I’ve seen a lot on the Internet about listening to your inner voice, “listen to your inner voice”, “Your inner voice will tell you what to do” etc But I have a theory that you have two inner voices.
Take this morning. I’ve mapped out on a little timetable when I am going to do my work outs at home. My workouts with my PT are easy, they are scheduled in and apart from norovirus or possibly death, there is no getting out of them. But for a few months I’ve been struggling to do my home workouts. When I was teaching, I had a timetable, everything was structured and I planned in my workouts. I just did them, because I was so short on time, if I stopped and thought about it I’d have put it off.
Now I’m a stay at home mum, I weirdly have more time but equally more opportunity to put things off because my inner voice has been telling me “oh I’m feeling crappy/Alexander has woken 1 billion times, I’m too tired/I’ve done the school run thats enough for 1 day , I’ll do my workout tomorrow” and before you know it a whole week has passed. So I’ve had to timetable the workouts in but the issue is sticking to it.
For months my inner voice has said “screw the timetable, you’re a stay at home mum, just do it another day!”
But this morning it was 5.30am and I laid in bed listening to the pouring rain, I knew it was cold. But my other inner voice finally shouted loud enough “If you skip this one, you won’t get started this week, suck it up, haul your ass outta bed and get this shit done!” (Sorry mum, it was my inner voice that swore, not me!)

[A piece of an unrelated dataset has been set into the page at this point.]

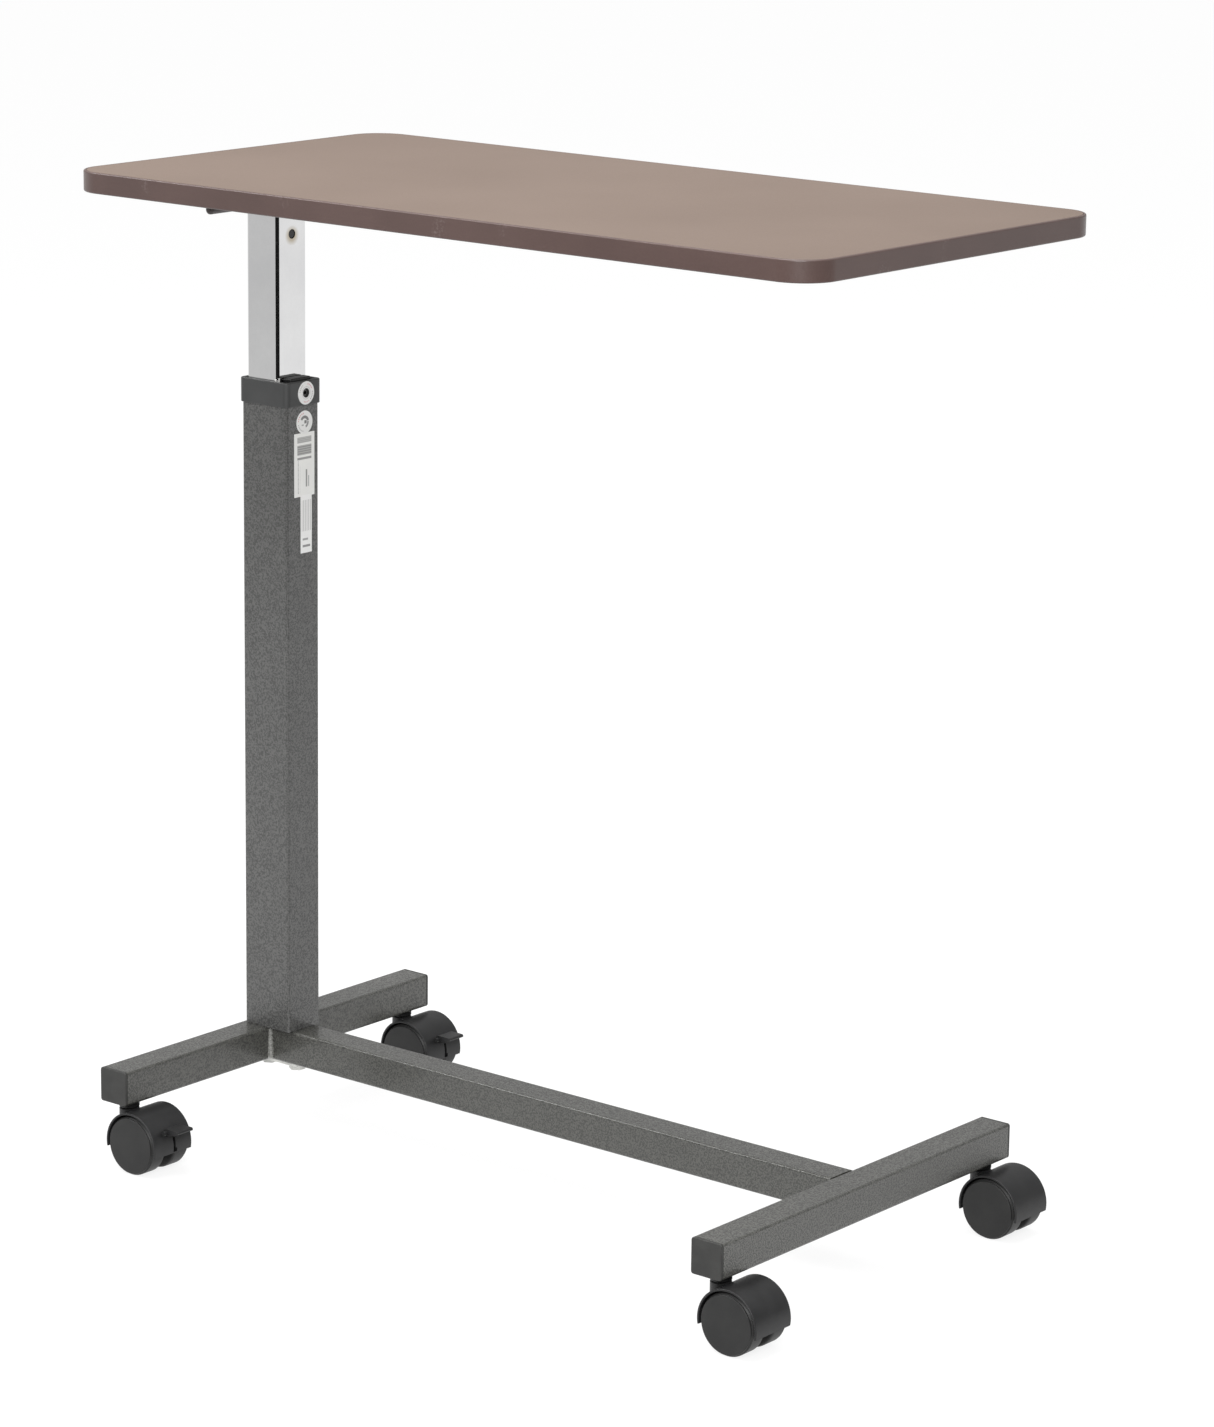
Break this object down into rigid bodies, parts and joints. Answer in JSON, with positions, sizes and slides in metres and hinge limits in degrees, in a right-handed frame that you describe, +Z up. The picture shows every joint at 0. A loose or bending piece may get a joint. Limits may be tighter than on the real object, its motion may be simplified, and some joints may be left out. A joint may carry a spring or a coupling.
{
  "type": "overbed table",
  "caption": "Height-adjustable overbed table: laminated top cantilevered from a telescopic column on an H-shaped tube base with swivelling twin-wheel castors.",
  "frame": {"origin": "on the floor, under the middle of the tabletop", "axes": "+X along the tabletop away from the column, +Y across it, +Z up"},
  "size_m": [0.762, 0.3984, 0.8525],
  "materials": {
    "laminate": "matte taupe laminate",
    "board": "raw particle board",
    "backer": "matte backer sheet",
    "edge_band": "semi-gloss dark brown vinyl",
    "painted_steel": "dark grey hammertone powder coat",
    "chrome": "polished chrome plate",
    "black_plastic": "fine moulded texture",
    "wheel_tread": "matte moulded nylon",
    "zinc": "zinc plated",
    "dark_steel": "black painted steel",
    "bright_rod": "ground and plated rod"
  },
  "bodies": {
    "base": {"rear_cross_tube": "painted_steel", "front_cross_tube": "painted_steel", "spine_tube": "painted_steel", "rear_near_end_cap": "black_plastic", "rear_far_end_cap": "black_plastic", "front_near_end_cap": "black_plastic", "front_far_end_cap": "black_plastic", "rear_near_socket": "black_plastic", "rear_far_socket": "black_plastic", "front_near_socket": "black_plastic", "front_far_socket": "black_plastic", "bolt_plate": "zinc", "rear_bolt": "zinc", "spine_bolt": "zinc", "column_foot_block": "dark_steel", "outer_column": "painted_steel", "column_collar": "black_plastic", "mast_guide_block": "black_plastic", "guide_screw": "dark_steel", "piston_rod": "bright_rod"},
    "mast": {"inner_mast": "chrome", "mast_foot_guide": "black_plastic", "gas_spring_top_pin": "dark_steel", "gas_spring_cylinder": "dark_steel", "gas_spring_gland": "dark_steel", "support_channel": "dark_steel", "channel_screw_1": "zinc", "channel_screw_2": "zinc", "channel_screw_3": "zinc", "channel_screw_4": "zinc", "lever_bracket": "zinc", "lever_pivot_pin": "zinc", "tabletop_backer": "backer", "tabletop_core": "board", "tabletop_laminate": "laminate", "edge_band": "edge_band"},
    "release_lever": {"release_lever": "dark_steel"},
    "release_pin": {"release_pin": "bright_rod"},
    "rear_near_castor": {"rear_near_hood": "black_plastic", "rear_near_stem": "zinc", "rear_near_axle": "zinc"},
    "rear_near_near_wheel": {"rear_near_near_wheel": "wheel_tread"},
    "rear_near_far_wheel": {"rear_near_far_wheel": "wheel_tread"},
    "rear_near_brake": {"rear_near_brake_pedal": "black_plastic"},
    "rear_far_castor": {"rear_far_hood": "black_plastic", "rear_far_stem": "zinc", "rear_far_axle": "zinc"},
    "rear_far_near_wheel": {"rear_far_near_wheel": "wheel_tread"},
    "rear_far_far_wheel": {"rear_far_far_wheel": "wheel_tread"},
    "rear_far_brake": {"rear_far_brake_pedal": "black_plastic"},
    "front_near_castor": {"front_near_hood": "black_plastic", "front_near_stem": "zinc", "front_near_axle": "zinc"},
    "front_near_near_wheel": {"front_near_near_wheel": "wheel_tread"},
    "front_near_far_wheel": {"front_near_far_wheel": "wheel_tread"},
    "front_far_castor": {"front_far_hood": "black_plastic", "front_far_stem": "zinc", "front_far_axle": "zinc"},
    "front_far_near_wheel": {"front_far_near_wheel": "wheel_tread"},
    "front_far_far_wheel": {"front_far_far_wheel": "wheel_tread"}
  },
  "joints": [
    {"name": "mast_slide", "type": "slide", "parent": "base", "child": "mast", "axis": [0, 0, 1], "range_m": [-0.14, 0.29]},
    {"name": "release_lever_hinge", "type": "hinge", "parent": "mast", "child": "release_lever", "pos_m": [-0.29475, 0, 0.826], "axis": [0, -1, 0], "range_deg": [0, 7], "stiffness_Nm_per_rad": 0.4, "springref_deg": -5.73},
    {"name": "release_pin_slide", "type": "slide", "parent": "mast", "child": "release_pin", "axis": [0, 0, -1], "range_m": [0, 0.0042]},
    {"name": "rear_near_swivel", "type": "hinge", "parent": "base", "child": "rear_near_castor", "pos_m": [-0.3365, -0.1755, 0.03], "axis": [0, 0, 1], "continuous": true},
    {"name": "rear_near_near_wheel_spin", "type": "hinge", "parent": "rear_near_castor", "child": "rear_near_near_wheel", "pos_m": [-0.3135, -0.1755, 0.0255], "axis": [0, 1, 0], "continuous": true},
    {"name": "rear_near_far_wheel_spin", "type": "hinge", "parent": "rear_near_castor", "child": "rear_near_far_wheel", "pos_m": [-0.3135, -0.1755, 0.0255], "axis": [0, 1, 0], "continuous": true},
    {"name": "rear_near_brake_hinge", "type": "hinge", "parent": "rear_near_castor", "child": "rear_near_brake", "pos_m": [-0.28392, -0.1755, 0.04057], "axis": [0, 1, 0], "range_deg": [0, 20]},
    {"name": "rear_far_swivel", "type": "hinge", "parent": "base", "child": "rear_far_castor", "pos_m": [-0.3365, 0.1755, 0.03], "axis": [0, 0, 1], "continuous": true},
    {"name": "rear_far_near_wheel_spin", "type": "hinge", "parent": "rear_far_castor", "child": "rear_far_near_wheel", "pos_m": [-0.3135, 0.1755, 0.0255], "axis": [0, 1, 0], "continuous": true},
    {"name": "rear_far_far_wheel_spin", "type": "hinge", "parent": "rear_far_castor", "child": "rear_far_far_wheel", "pos_m": [-0.3135, 0.1755, 0.0255], "axis": [0, 1, 0], "continuous": true},
    {"name": "rear_far_brake_hinge", "type": "hinge", "parent": "rear_far_castor", "child": "rear_far_brake", "pos_m": [-0.28392, 0.1755, 0.04057], "axis": [0, 1, 0], "range_deg": [0, 20]},
    {"name": "front_near_swivel", "type": "hinge", "parent": "base", "child": "front_near_castor", "pos_m": [0.306, -0.1755, 0.03], "axis": [0, 0, 1], "continuous": true},
    {"name": "front_near_near_wheel_spin", "type": "hinge", "parent": "front_near_castor", "child": "front_near_near_wheel", "pos_m": [0.329, -0.1755, 0.0255], "axis": [0, 1, 0], "continuous": true},
    {"name": "front_near_far_wheel_spin", "type": "hinge", "parent": "front_near_castor", "child": "front_near_far_wheel", "pos_m": [0.329, -0.1755, 0.0255], "axis": [0, 1, 0], "continuous": true},
    {"name": "front_far_swivel", "type": "hinge", "parent": "base", "child": "front_far_castor", "pos_m": [0.306, 0.1755, 0.03], "axis": [0, 0, 1], "continuous": true},
    {"name": "front_far_near_wheel_spin", "type": "hinge", "parent": "front_far_castor", "child": "front_far_near_wheel", "pos_m": [0.329, 0.1755, 0.0255], "axis": [0, 1, 0], "continuous": true},
    {"name": "front_far_far_wheel_spin", "type": "hinge", "parent": "front_far_castor", "child": "front_far_far_wheel", "pos_m": [0.329, 0.1755, 0.0255], "axis": [0, 1, 0], "continuous": true}
  ],
  "couplings": [
    {"joint": "release_pin_slide", "follows": "release_lever_hinge", "m_per_rad": 0.0336}
  ]
}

And for the first time in a year I finally listened to my other inner voice and got out of bed. I was in the garden at 6am. It was cold, dark, wet but I was there doing my thing (and feeling slightly nauseous LOL)
So my point is, you have 2 inner voices, but which one are you prepared to listen to? The one who will tell you what to do for a comfy, easy life or the one who knows truly what is best for you?